General Surgery residency has become a residency in laparoscopy and trauma/critical care. When Medicare starts to say, "We're not paying for more than five years of training," it's time to reconsider ALL surgical training programs. This is why CTVS, Vascular, and Peds are all considering integrated programs -- it just makes more sense. The Halstedian model of surgical training is over 100 years old. It's time for something new.

Of course, Ollie will still disagree with me, but today's applicants are voting with their rank lists -- they choose an integrated format.
 
Max,

I agree for the most part with all you comments. Surgery Chairmen & PD's however by and large do not look at things the same way. The best summary of widely held views I've seen was by Claude Organ, president elect of the American College of Surgeons, in a panel discussion a on the whole issue the future of surgery training that was published in the Amer. Journal of Surgery in 2002 or 2003 I think. The subject of the integrated PRS programs came up & several of the well-known Chairmen (including Hiram Polk, president elect of the American Surgical Association )@ the meeting started chiming in on the self-serving attitudes Plastic Surgery divisions/departments were taking with demands for resident set-asides on these things. There's a lot of hostility (and jealously quite honestly) involved with the relationships between General Surgery and the Specialties that's been aggrevated by the economics of medicine. Rather then being seen as extra bodies in the call pool, they're viewed as prima donna donnas avoiding many of the more labor-intensive duties that go along with running teaching hospital surgery programs.

The move towards "integrated" specialties in CTVS,Peds,transplant, trauma/cc, vascular, etc... Has nothing to do with academics or the ACGME funding, it was simply seen as a way of trying to keep applicants interested in fields where the length of training & decreasing salary expectations were causing rapidly shrinking applicant pools to alarming levels. Nobody you poll really thinks you'll turn out better surgeons with any of these program desighns, they just hope you don't turn out ones that are much worse then historical standards.
 
Well, thank you for your replies. All very good points. All the politics of the surgical specialties are still kind of new to me. (And very interesting). Thanks for the info.

L
 
Where can you find a listing of the integrated vs traditional programs?
 
If Plastics2002.com is truly dead (and not just down for a while, as has frequently happened), then you guys are screwed. PSS of Jefferson Medical College had a site, but it seems to be gone. It was pretty inaccurate, but it provided a starting point. Next best thing is to go to FRIEDA and look up every program's website.
 
maxheadroom said:
At some institutions (Duke most prominently), they won't take anyone who isn't BE in G-Surg/Ortho/ENT.

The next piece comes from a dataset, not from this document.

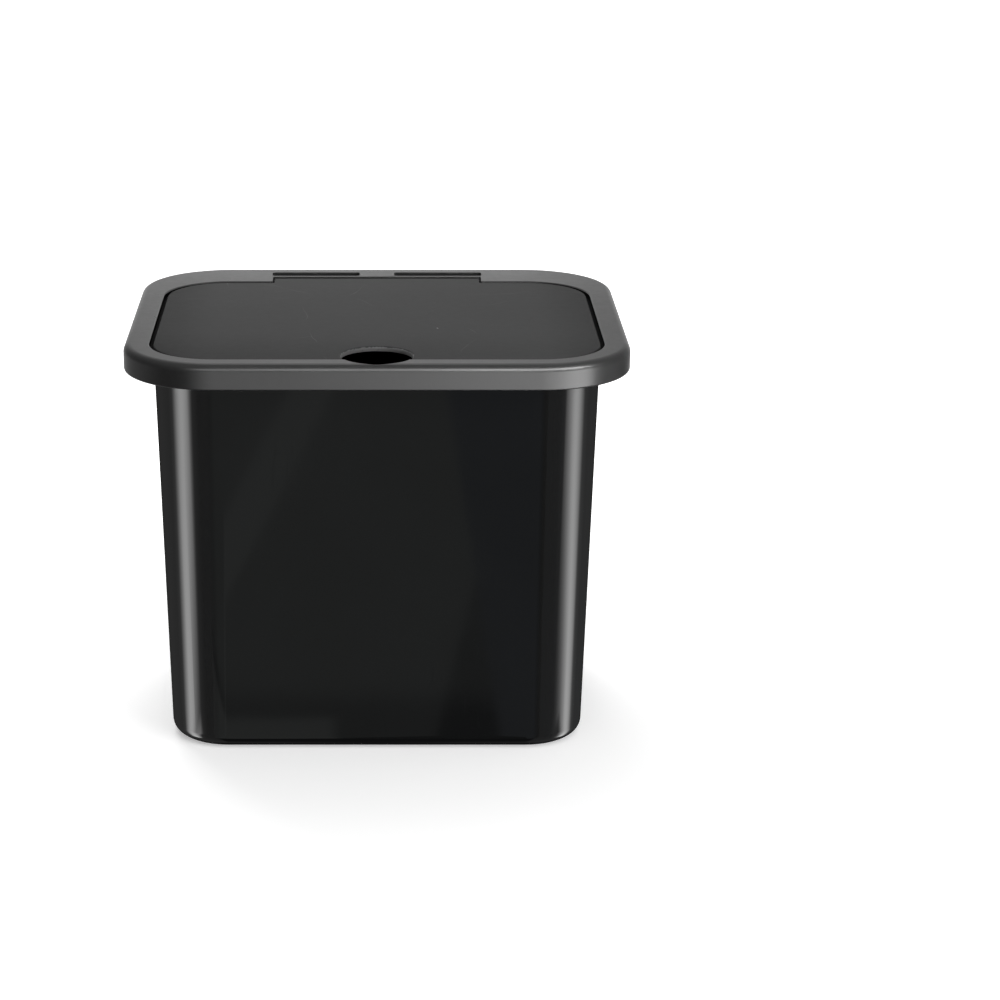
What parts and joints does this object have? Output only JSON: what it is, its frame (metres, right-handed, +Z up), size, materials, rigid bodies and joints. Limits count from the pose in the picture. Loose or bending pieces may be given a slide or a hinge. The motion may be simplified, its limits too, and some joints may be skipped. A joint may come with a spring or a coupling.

When I didn't know anything about this, I asked one of the PRS fellows at Duke about this, and he said that Duke actually WAS integrated, then stepped back into the fellowship model, which I thought was interesting.

From Duke PRS website:

"Duke University Medical Center no longer participates in the Integrated Plastic Surgery match. Although three years of training is a minimum for acceptance into the independent plastic surgery program, trainees who have completed residencies in General Surgery, Orthopaedic Surgery, Oral Surgery or Otolaryngology are preferred. The training program is a three year program."